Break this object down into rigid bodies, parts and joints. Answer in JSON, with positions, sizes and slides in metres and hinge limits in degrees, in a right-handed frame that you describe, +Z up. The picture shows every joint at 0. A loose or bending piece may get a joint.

* * *

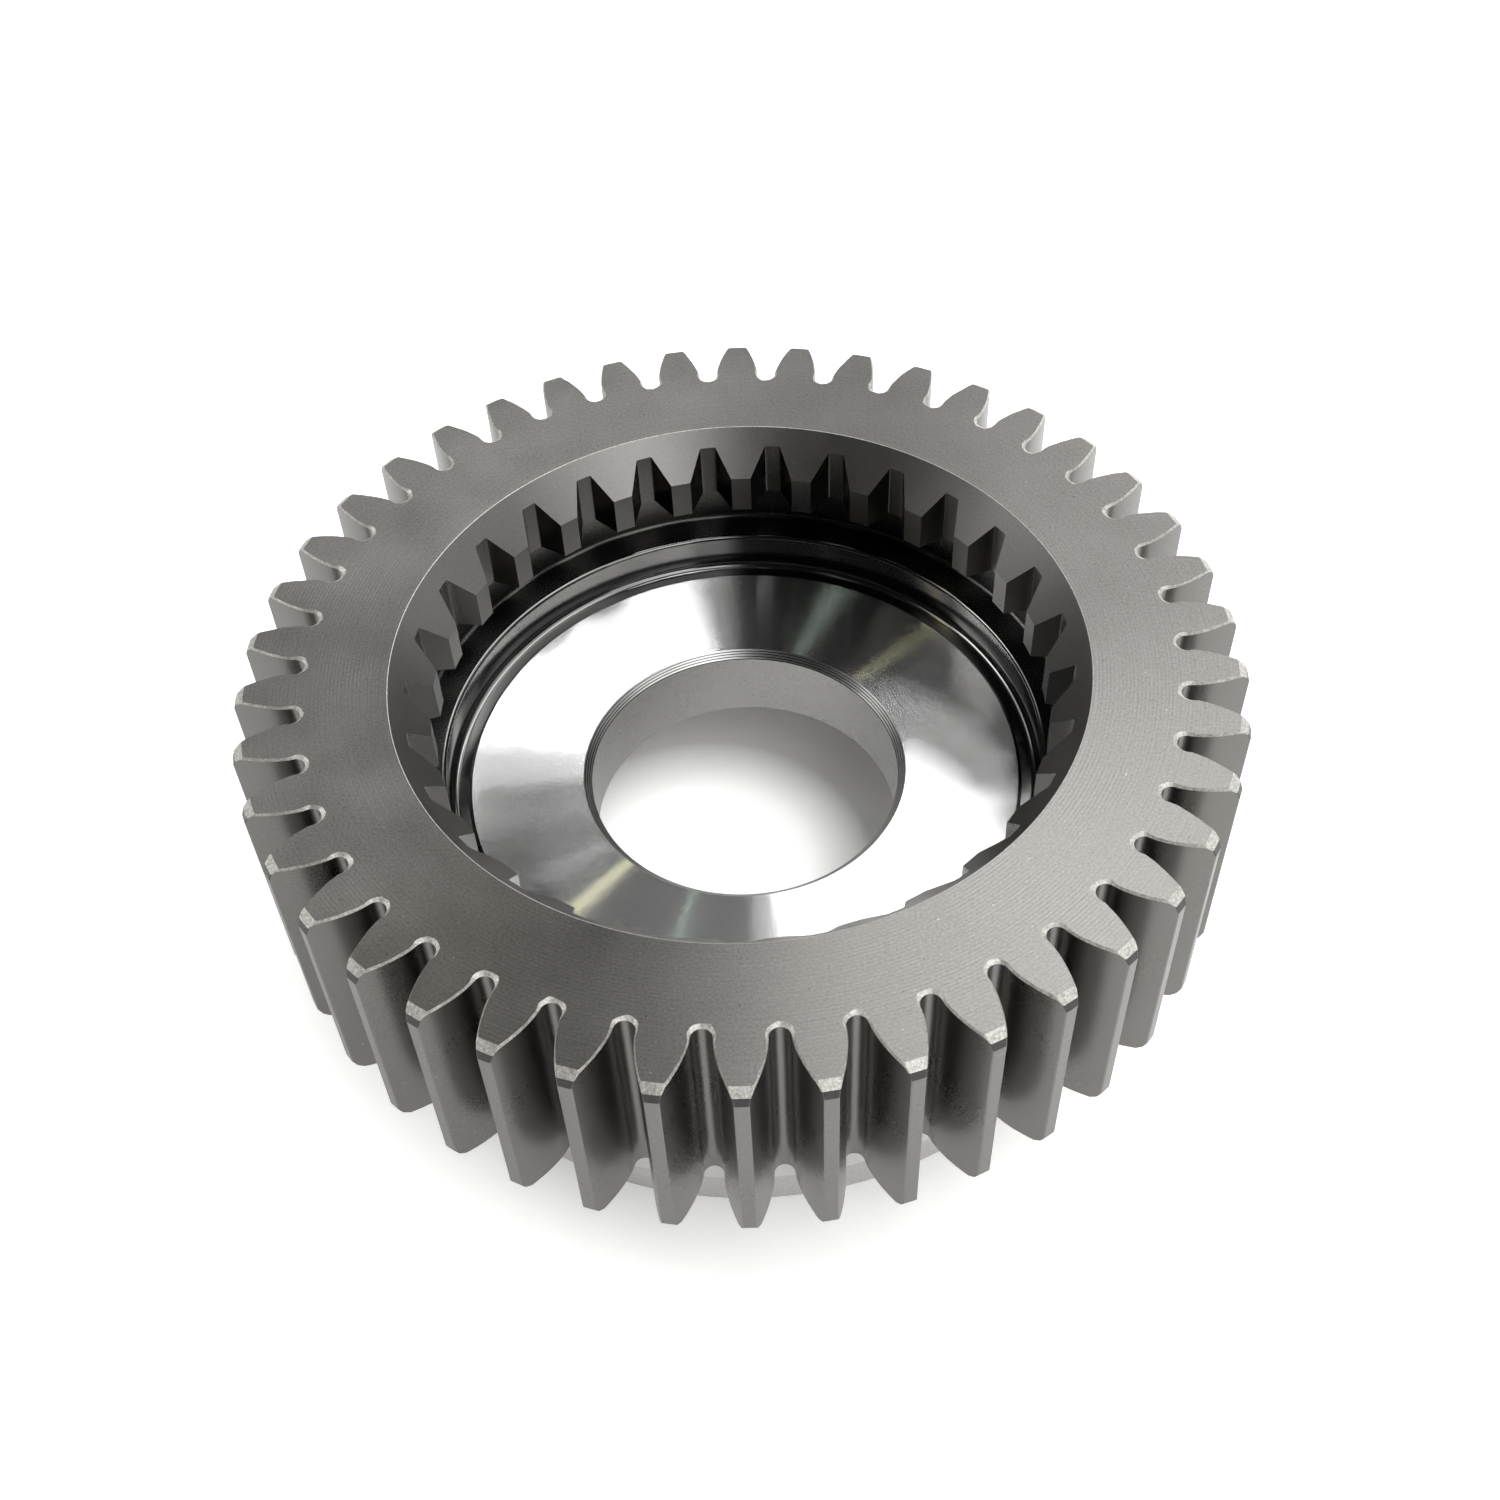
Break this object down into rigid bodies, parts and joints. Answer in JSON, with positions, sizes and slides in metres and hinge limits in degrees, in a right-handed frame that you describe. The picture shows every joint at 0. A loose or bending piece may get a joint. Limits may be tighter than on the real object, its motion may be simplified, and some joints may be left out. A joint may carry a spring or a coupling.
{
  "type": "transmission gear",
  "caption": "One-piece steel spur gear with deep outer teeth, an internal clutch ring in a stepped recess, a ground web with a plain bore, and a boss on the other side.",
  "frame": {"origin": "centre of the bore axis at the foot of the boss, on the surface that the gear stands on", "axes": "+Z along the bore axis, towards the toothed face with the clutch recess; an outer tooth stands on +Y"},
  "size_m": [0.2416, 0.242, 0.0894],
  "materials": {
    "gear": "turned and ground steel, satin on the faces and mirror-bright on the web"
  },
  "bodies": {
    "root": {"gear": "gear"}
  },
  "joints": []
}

▸ **Exercise goal**: The answer is a single number: how many lines include the word "bodies"?

▸ **Full response**: 3